GIVEN EXERCISE ▸
Compile every line that includes the word "empty".
-- begin --
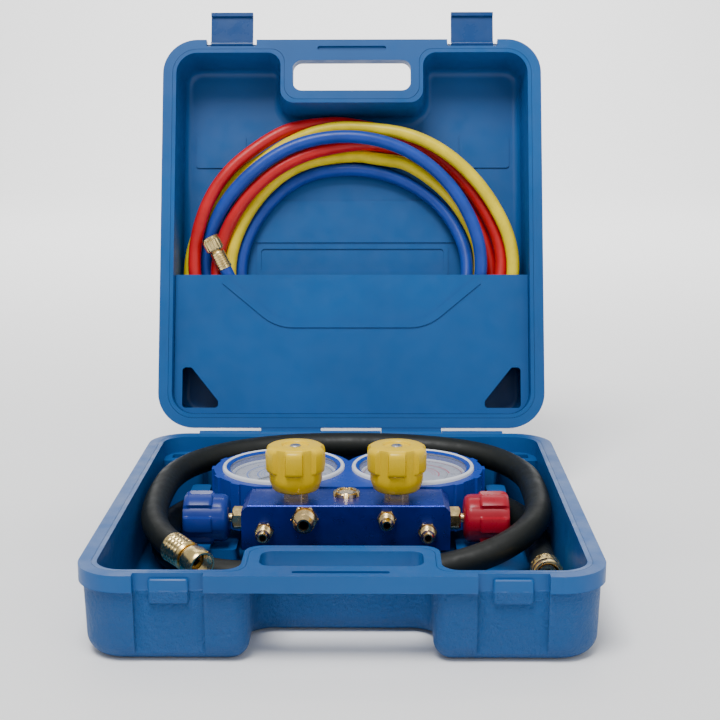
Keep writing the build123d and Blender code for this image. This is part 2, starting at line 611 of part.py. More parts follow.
def gauge(side, name):
    """One Bourdon gauge: stem, case, tube, movement, dial, pointer, lens and bezel."""
    x = side * GAUGE_X
    centre = (x, GAUGE_Y)
    case_bottom = COVER_BOTTOM + COVER_T
    case_top = BEZEL_TOP - 6
    cup = rod((*centre, case_bottom), (0, 0, 1), CASE_R, case_top - case_bottom)
    cup -= rod((*centre, case_bottom + CASE_T), (0, 0, 1), CASE_R - CASE_T, case_top)
    socket_l = 10.0
    stem_end = GAUGE_Y - CASE_R + socket_l
    cup -= rod((x, BLOCK_BACK, VALVE_Z), (0, 1, 0), GAUGE_STEM_R, stem_end - BLOCK_BACK)
    keep("gauge_case_" + name, cup)
    stem = rod((x, BLOCK_BACK - STEM_SOCKET, VALVE_Z), (0, 1, 0), GAUGE_STEM_R,
               stem_end - BLOCK_BACK + STEM_SOCKET)
    stem -= rod((x, BLOCK_BACK - STEM_SOCKET - 1, VALVE_Z), (0, 1, 0), 1.5, stem_end - BLOCK_BACK)
    tube_block = box_between((x - 7, stem_end - 0.5, VALVE_Z - 7), (x + 7, stem_end + 12, VALVE_Z + 5))
    tube_r = CASE_R * 0.66
    tube_plan = (Circle(tube_r + 2) - Circle(tube_r - 2))
    opening = Polygon((0, 0), (-80, -17), (-80, 45), align=None)
    arc = Rot(0, 0, 90) * (tube_plan - opening)
    foot = stem_end + 12
    tube = Pos(*centre, VALVE_Z - 6) * extrude(arc, amount=9)
    tube -= box_between((x - 7, foot - 30, VALVE_Z - 12), (x + 7, foot, VALVE_Z + 8))
    movement = box_between((x - 12, foot, VALVE_Z - 6), (x + 12, GAUGE_Y + 12, VALVE_Z - 3))
    movement += box_between((x - 12, foot, VALVE_Z + 3), (x + 12, GAUGE_Y + 12, VALVE_Z + 6))
    for dx in (-9, 9):
        movement += rod((x + dx, GAUGE_Y + 8, VALVE_Z - 4), (0, 0, 1), 1.5, 8)
        movement += rod((x + dx, foot + 4, VALVE_Z - 4), (0, 0, 1), 1.5, DIAL_Z - VALVE_Z + 4)
    shaft_r = 1.2
    movement -= rod((*centre, VALVE_Z - 8), (0, 0, 1), shaft_r + RUN_CLEARANCE, 30)
    keep("gauge_works_" + name, stem + tube_block + tube + movement)
    dial = rod((*centre, DIAL_Z), (0, 0, 1), DIAL_R, DIAL_T)
    dial += rod((*centre, DIAL_Z - 1.2), (0, 0, 1), CASE_R - CASE_T - 0.1, 1.2)
    dial -= rod((*centre, DIAL_Z - 2), (0, 0, 1), 2.0, 6)
    for dx in (-9, 9):
        dial -= rod((x + dx, foot + 4, DIAL_Z - 3), (0, 0, 1), 1.6, 3)
    keep("dial_" + name, dial)
    seat = rod((*centre, case_top), (0, 0, 1), BEZEL_R, BEZEL_TOP - case_top)
    bezel_in = BEZEL_R - BEZEL_WIDTH
    bezel = seat - rod((*centre, case_top - 1), (0, 0, 1), bezel_in, 10)
    bezel -= rod((*centre, LENS_Z), (0, 0, 1), bezel_in + 1.6, LENS_T)
    bezel = chamfer(bezel.faces().sort_by(Axis.Z)[-1].edges(), 1.0)
    keep("bezel_" + name, bezel)
    keep("lens_" + name, rod((*centre, LENS_Z), (0, 0, 1), bezel_in + 1.55, LENS_T - 0.05))
    pointer_z = DIAL_Z + DIAL_T + 0.8
    shaft = rod((*centre, VALVE_Z - 5.8), (0, 0, 1), shaft_r, pointer_z - VALVE_Z + 6.5)
    needle = Polygon((-11, -1.8), (0, -1.4), (DIAL_R * 0.80, -0.35), (DIAL_R * 0.80, 0.35),
                     (0, 1.4), (-11, 1.8), align=None)
    hand = extrude(Pos(0, 0, pointer_z) * needle, amount=0.6)
    hand += rod((0, 0, pointer_z - 0.4), (0, 0, 1), 3.0, 1.6)
    hand = Pos(*centre, 0) * Rot(0, 0, POINTER_REST) * hand
    keep("pointer_" + name, hand + shaft)


gauge(-1, "low_side")
gauge(1, "high_side")


# ---- hoses ----------------------------------------------------------------------------------
def hose_line(points):
    """Centre line through a route's points: straight runs joined by arcs as large as fit."""
    corners = [Vector(*p) for p in points]
    radii = []
    for before, corner, after in zip(corners, corners[1:], corners[2:]):
        run_in, run_out = corner - before, after - corner
        turn = math.radians(run_in.get_angle(run_out))
        radii.append(0.45 * min(run_in.length, run_out.length) / math.tan(turn / 2))
    return FilletPolyline(*corners, radius=radii)


def hose(points, radius):
    """Plain round hose along a route."""
    line = hose_line(points)
    start = Plane(origin=line @ 0, z_dir=line % 0)
    return sweep(start * Circle(radius), path=line)


def end_fitting(point, direction, radius, ferrule_l, nut_r, nut_l):
    """Crimped ferrule on a hose end and the coupling nut that swivels on it."""
    out = tuple(Vector(*direction).normalized())
    overlap = ferrule_l * 0.75
    back = along(point, out, -overlap)
    wall = radius + FERRULE_WALL
    neck = radius * 0.62
    collar = radius * 0.86
    ferrule = turned(back, out, [(wall, 0), (wall, ferrule_l - 1.5), (wall - 1.2, ferrule_l),
                                 (neck, ferrule_l), (neck, ferrule_l + 3), (collar, ferrule_l + 3),
                                 (collar, ferrule_l + 5), (neck, ferrule_l + 8)])
    ferrule -= rod(back, out, radius + RUN_CLEARANCE, overlap + 0.02)
    ferrule -= rod(back, out, radius * 0.36, ferrule_l + 10)
    shoulder = along(back, out, ferrule_l + 0.4)
    nut = turned(shoulder, out, [(nut_r - 1, 0), (nut_r, 1), (nut_r, nut_l - 1), (nut_r - 1, nut_l)])
    nut -= rod(shoulder, out, neck + RUN_CLEARANCE, nut_l + 1)
    nut -= rod(along(shoulder, out, 2.4), out, collar + 0.1, nut_l)
    nut -= rod(along(shoulder, out, 6.0), out, nut_r - 2.4, nut_l)
    return ferrule, nut


def fit_ends(name, points, radius, ferrule_l, nut_r, nut_l):
    """Both ends of a hose get a ferrule and a nut."""
    ferrules = []
    ends = (("start", points[0], points[1]), ("end", points[-1], points[-2]))
    for end_name, tip, inner in ends:
        direction = [a - b for a, b in zip(tip, inner)]
        ferrule, nut = end_fitting(tip, direction, radius, ferrule_l, nut_r, nut_l)
        ferrules.append(ferrule)
        keep("nut_" + name + "_" + end_name, nut)
    keep("ferrules_" + name, Compound(children=ferrules))


# Vacuum hose: nearly two rounds of the tray, one over the other. Its lower round lies on the floor.
LOW = BASE_FLOOR + VACUUM_HOSE_R + 0.4
VACUUM_ROUTE = [
    (-113, -62, 34), (-130, -42, 37), (-144, -9, 41), (-146, 37, 47), (-140, 84, 52), (-113, 124, 54),
    (-63, 148, 56), (0, 151.5, 57), (63, 148, 56), (115, 129, 54), (143, 88, 50), (146, 40, 47),
    (144, -4, 43), (124, -37, 36), (92, -52, 26), (48, -56, 18), (0, -57, LOW), (-50, -56, LOW + 0.2),
    (-98, -48, LOW), (-131, -18, LOW + 0.2), (-143, 27, LOW), (-142, 76, LOW + 0.2), (-120, 118, LOW),
    (-78, 144.5, LOW + 0.2), (-27, 148.8, LOW), (27, 148.8, LOW + 0.2), (78, 144.5, LOW), (120, 118, LOW + 0.2),
    (142, 76, LOW), (144, 30, LOW + 0.2), (144, -12, LOW + 0.6), (143, -46, 20), (141, -76, 27),
]
keep("vacuum_hose", hose(VACUUM_ROUTE, VACUUM_HOSE_R))
fit_ends("vacuum", VACUUM_ROUTE, VACUUM_HOSE_R, VACUUM_FERRULE_L, VACUUM_NUT_R, VACUUM_NUT_L)

# Charging hoses: two turns each in the lid pocket, fanned out and crossing. A row is the angle
# round the coil, the radius there, and the depth behind the parting plane.
COIL_V = 150.0
COIL_SHRINK = 0.967       # how far the smooth line cuts inside its corners
BLUE_TURNS = [
    (240, 105.6, 17.3), (270, 102.5, 17.5), (300, 101, 19), (330, 103.2, 20.5), (360, 105.3, 28.9),
    (390, 98.5, 38.5), (420, 91, 40), (450, 88.9, 40.1), (480, 93.8, 39.9), (510, 96.3, 40.1),
    (540, 102.3, 40.1), (570, 103.3, 40.1), (600, 109.1, 40.1), (630, 103, 40), (660, 104, 38.5),
    (690, 116.2, 28.1), (720, 116.8, 16.9), (750, 113, 17.1), (780, 112.6, 15), (810, 113.4, 12.3),
    (840, 118, 12.4), (870, 123.4, 13), (892, 131.1, 33.3), (908, 129, 36.9), (922, 126, 37.1),
]
YELLOW_TURNS = [
    (270, 67.2, 29.7), (300, 83.1, 33.7), (330, 108.9, 38.7), (360, 118.3, 29.6),
    (390, 109.5, 28.6), (420, 103.6, 28), (435, 97.7, 32.5), (450, 100, 37.4), (480, 104, 30.6),
    (510, 105.2, 31.2), (540, 111.5, 33), (570, 112.5, 24.7), (600, 111.3, 28.1),
    (630, 114.5, 32.1), (660, 130, 23.6), (690, 141.1, 22.1), (720, 147.1, 17.2), (750, 135, 17.1),
    (780, 129.1, 16.3), (810, 122, 21.9), (825, 122, 22.3), (840, 121.9, 26), (870, 135.2, 30.5),
    (900, 149.7, 36.9), (930, 147.3, 34.6), (943, 141.1, 36.1), (956, 134, 36.6),
]
RED_TURNS = [
    (318, 128.2, 38.1), (337, 128.6, 40.5), (360, 126.5, 39), (390, 120, 40.2), (420, 113.1, 39.5),
    (435, 110.9, 33.1), (450, 106.3, 23), (480, 107.1, 18.7), (510, 112.9, 20.8),
    (540, 122.8, 28.7), (570, 123.9, 18.2), (600, 118, 17.7), (630, 115.8, 17.1), (660, 116.2, 18),
    (690, 125.9, 20), (720, 138, 27.7), (750, 127.5, 28.6), (780, 126.1, 28.6), (810, 127.9, 33.6),
    (825, 131.1, 31.6), (840, 135.1, 24), (870, 141.2, 16.5), (900, 143.1, 25.8), (930, 140, 19.9),
    (948, 136, 20), (962, 131, 20.4),
]
# the blue hose's first end comes up over the panel's edge at the front of the pocket
BLUE_START = [(-119.5, 155, 13.4), (-109, 134.5, 18.2), (-94.5, 103.2, 17.2)]


def coil_route(turns):
    """Points of a coiled hose on the shut lid."""
    points = []
    for angle, radius, depth in turns:
        reach = radius / COIL_SHRINK
        u = reach * math.cos(math.radians(angle))
        v = COIL_V + reach * math.sin(math.radians(angle))
        points.append((u, BACK - v, BASE_H + depth))
    return points


def on_lid(points):
    """Route points carried round to the open lid."""
    turn = math.radians(-OPEN_ANGLE)
    cos_turn, sin_turn = math.cos(turn), math.sin(turn)
    carried = []
    for x, y, z in points:
        dy, dz = y - HINGE_Y, z - HINGE_Z
        carried.append((x, HINGE_Y + dy * cos_turn - dz * sin_turn,
                        HINGE_Z + dy * sin_turn + dz * cos_turn))
    return carried


blue_start = [(u, BACK - v, BASE_H + depth) for u, v, depth in BLUE_START]
CHARGING_ROUTES = {
    "blue": on_lid(blue_start + coil_route(BLUE_TURNS)),
    "yellow": on_lid(coil_route(YELLOW_TURNS)),
    "red": on_lid(coil_route(RED_TURNS)),
}
for colour, route in CHARGING_ROUTES.items():
    keep("hose_" + colour, hose(route, HOSE_R))
    fit_ends(colour, route, HOSE_R, FERRULE_L, NUT_R, NUT_L)

os.makedirs("parts", exist_ok=True)
for node, shape in parts.items():
    export_step(shape, "parts/" + node + ".step")
print(len(parts), "sub-parts written")
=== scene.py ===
import math

import bmesh
import bpy
from mathutils import Matrix, Vector


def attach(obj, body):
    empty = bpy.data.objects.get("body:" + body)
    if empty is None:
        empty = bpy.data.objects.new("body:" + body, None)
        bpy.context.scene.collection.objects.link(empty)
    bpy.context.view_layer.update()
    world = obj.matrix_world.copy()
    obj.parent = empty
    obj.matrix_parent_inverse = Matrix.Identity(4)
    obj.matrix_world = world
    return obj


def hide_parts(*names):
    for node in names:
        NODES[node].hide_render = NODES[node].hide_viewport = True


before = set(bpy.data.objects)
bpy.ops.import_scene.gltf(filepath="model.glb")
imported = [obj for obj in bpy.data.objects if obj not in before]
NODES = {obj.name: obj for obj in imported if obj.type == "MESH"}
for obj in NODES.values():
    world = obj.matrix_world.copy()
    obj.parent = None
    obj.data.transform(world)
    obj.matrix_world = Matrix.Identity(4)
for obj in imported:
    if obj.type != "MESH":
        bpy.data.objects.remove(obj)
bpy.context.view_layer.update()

bl_info = {
    "name": "Refrigerant manifold gauge set",
    "version": (1, 0, 0),
    "blender": (4, 5, 0),
    "location": "View3D > Sidebar > Gauge set",
    "description": "Dresses the manifold, its gauges, hoses and carry case",
    "category": "Object",
}

MM = 0.001
VALVES = ("low_side", "high_side", "vacuum", "charge")
SIDES = (("low_side", -1), ("high_side", 1))

# the same places as in the part's source, in millimetres
HINGE = Vector((0, 183, 55))
OPEN_ANGLE = 107.3
RIM_BACK, PARTING = 175.0, 60.0
BLOCK_HALF, BLOCK_FRONT, BLOCK_TOP, VALVE_Z = 76.5, -24.0, 58.0, 41.0
GAUGE_X, GAUGE_Y, DIAL_FACE, LENS_Z = 51.3, 72.0, 53.8, 57.6
WELL_R, WALL_R = 42.5, 45.3
TOP_VALVE_X, TOP_VALVE_Y = 37.4, -3.0
SIGHT_GLASS_Y = 2.1
SMALL_FLARE_R, LARGE_FLARE_R = 5.56, 7.94
FLARE_PORTS = (    # x and z on the front of the block, and the thread's radius
    (-59.6, 39.0, SMALL_FLARE_R), (29.9, 48.5, SMALL_FLARE_R), (59.6, 39.0, SMALL_FLARE_R),
    (-29.9, 48.5, LARGE_FLARE_R),
)
SIDE_KNOB, TOP_KNOB = (40.0, 34.0), (45.0, 30.0)    # diameter and length
KNOB_START = 10.7
HOSE_R, VACUUM_HOSE_R = 5.75, 10.0
FERRULE_ON_HOSE = 0.75    # share of a ferrule's length that grips the hose
NUT_RUN = 0.4             # ferrule to swivel nut

# details that only the scene has, in millimetres
BASE_BAND, LID_BAND = 48.5, 11.6    # the grain stops at the smooth rim bands
THREAD_PITCH, THREAD_TURNS = 1.25, 7
SKIRT_L, SKIRT_BORE = 4.5, 9.8      # skirt of a top knob, round its bonnet
SIGHT_GLASS_SLOTS = tuple(math.radians(a) for a in range(30, 360, 60))
DIAL_START, DIAL_SWEEP = 225.0, 270.0    # degrees: lowest mark, and clockwise to the highest

# in metres and degrees: right of straight ahead, down, and clockwise
CAMERA_AT, CAMERA_TURN = (0.02263, -1.0034, 0.3705), (-0.70, 11.77, -0.12)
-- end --
ANSWER TO THE TASK ▸
    empty = bpy.data.objects.get("body:" + body)
    if empty is None:
        empty = bpy.data.objects.new("body:" + body, None)
        bpy.context.scene.collection.objects.link(empty)
    obj.parent = empty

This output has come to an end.